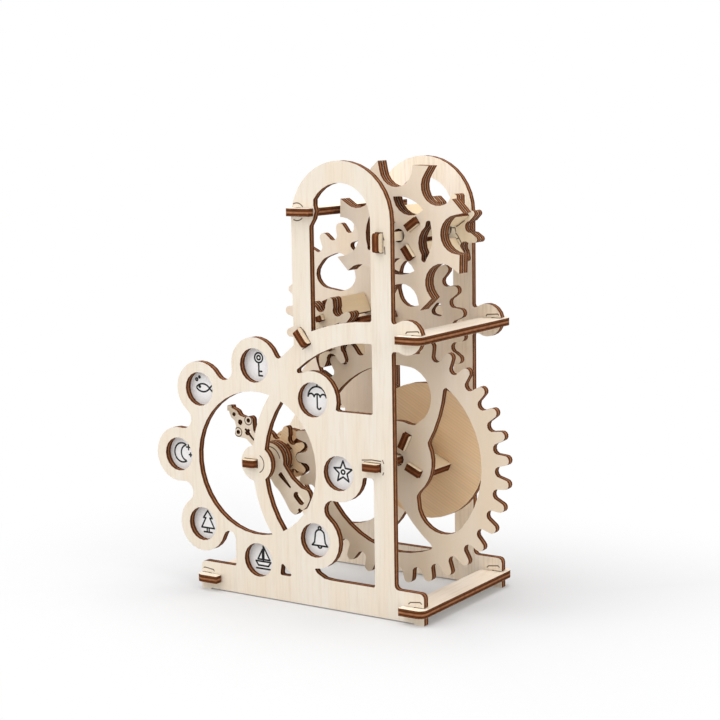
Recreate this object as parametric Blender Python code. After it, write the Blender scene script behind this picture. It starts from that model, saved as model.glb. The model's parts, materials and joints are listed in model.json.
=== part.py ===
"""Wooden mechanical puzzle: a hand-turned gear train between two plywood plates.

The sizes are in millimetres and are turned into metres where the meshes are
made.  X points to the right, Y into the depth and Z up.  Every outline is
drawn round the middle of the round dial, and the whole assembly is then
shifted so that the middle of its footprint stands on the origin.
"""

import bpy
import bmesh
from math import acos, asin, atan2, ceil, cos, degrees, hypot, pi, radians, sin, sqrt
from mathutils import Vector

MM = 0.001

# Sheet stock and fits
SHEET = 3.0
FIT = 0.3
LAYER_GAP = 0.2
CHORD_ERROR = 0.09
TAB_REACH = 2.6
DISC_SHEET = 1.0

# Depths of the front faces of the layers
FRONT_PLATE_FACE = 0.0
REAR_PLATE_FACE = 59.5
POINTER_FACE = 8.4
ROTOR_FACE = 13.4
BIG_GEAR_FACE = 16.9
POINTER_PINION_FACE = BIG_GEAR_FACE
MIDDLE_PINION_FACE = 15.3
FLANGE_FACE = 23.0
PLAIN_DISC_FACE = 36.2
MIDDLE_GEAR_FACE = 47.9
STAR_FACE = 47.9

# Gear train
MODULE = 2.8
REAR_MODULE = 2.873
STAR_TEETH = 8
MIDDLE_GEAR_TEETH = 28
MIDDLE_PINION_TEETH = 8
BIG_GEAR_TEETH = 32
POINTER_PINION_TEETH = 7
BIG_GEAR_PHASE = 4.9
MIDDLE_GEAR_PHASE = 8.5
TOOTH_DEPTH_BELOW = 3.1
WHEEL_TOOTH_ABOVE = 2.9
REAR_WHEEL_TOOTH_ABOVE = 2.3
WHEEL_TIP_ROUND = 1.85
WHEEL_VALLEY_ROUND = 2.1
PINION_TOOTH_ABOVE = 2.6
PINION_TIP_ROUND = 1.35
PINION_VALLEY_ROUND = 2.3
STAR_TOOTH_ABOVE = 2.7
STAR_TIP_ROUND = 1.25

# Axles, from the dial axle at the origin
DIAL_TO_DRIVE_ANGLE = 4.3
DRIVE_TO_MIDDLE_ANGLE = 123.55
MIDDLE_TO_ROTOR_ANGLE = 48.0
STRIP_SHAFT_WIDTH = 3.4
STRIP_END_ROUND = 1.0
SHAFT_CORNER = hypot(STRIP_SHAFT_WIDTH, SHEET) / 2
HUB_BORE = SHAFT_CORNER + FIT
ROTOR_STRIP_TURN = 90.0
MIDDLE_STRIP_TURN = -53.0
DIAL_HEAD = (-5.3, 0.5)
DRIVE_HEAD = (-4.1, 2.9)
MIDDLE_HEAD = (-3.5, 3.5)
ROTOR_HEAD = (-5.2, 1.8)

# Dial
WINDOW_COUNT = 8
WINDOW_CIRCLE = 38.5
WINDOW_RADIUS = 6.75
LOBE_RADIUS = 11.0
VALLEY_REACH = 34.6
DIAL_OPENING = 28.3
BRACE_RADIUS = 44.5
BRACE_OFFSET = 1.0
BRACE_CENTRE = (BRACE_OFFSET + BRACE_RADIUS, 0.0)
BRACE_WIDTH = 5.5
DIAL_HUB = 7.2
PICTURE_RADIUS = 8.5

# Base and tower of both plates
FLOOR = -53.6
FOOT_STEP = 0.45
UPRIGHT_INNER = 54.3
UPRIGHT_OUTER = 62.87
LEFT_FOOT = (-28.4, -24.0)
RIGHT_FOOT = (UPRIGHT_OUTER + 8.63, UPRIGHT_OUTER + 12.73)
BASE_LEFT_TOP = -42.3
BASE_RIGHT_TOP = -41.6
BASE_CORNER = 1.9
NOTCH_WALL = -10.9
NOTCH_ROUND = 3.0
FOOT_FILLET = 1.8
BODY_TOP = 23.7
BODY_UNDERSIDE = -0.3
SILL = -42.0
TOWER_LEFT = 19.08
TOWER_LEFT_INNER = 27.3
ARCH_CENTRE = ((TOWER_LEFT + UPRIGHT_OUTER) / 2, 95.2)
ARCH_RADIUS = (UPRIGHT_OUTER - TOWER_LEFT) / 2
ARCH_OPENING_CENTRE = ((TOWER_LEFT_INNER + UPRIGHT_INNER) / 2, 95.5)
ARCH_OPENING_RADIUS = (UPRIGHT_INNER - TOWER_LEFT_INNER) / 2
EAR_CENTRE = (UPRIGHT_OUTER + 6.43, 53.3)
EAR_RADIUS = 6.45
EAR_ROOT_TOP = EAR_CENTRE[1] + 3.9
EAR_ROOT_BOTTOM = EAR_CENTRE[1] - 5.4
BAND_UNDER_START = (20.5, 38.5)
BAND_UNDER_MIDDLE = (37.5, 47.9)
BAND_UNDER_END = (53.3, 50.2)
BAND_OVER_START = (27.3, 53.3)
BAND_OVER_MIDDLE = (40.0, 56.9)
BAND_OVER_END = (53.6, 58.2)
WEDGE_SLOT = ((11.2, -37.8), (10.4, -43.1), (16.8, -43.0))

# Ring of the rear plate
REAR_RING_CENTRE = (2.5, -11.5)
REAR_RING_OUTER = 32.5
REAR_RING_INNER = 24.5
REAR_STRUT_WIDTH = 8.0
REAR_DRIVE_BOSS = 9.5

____

■ YOUR GOAL ■
Look above for lines with the word "from" and copy them all.

■ COMPLETE RESPONSE ■
Recreate this object as parametric Blender Python code. After it, write the Blender scene script behind this picture. It starts from that model, saved as model.glb. The model's parts, materials and joints are listed in model.json.
from math import acos, asin, atan2, ceil, cos, degrees, hypot, pi, radians, sin, sqrt
from mathutils import Vector
# Axles, from the dial axle at the origin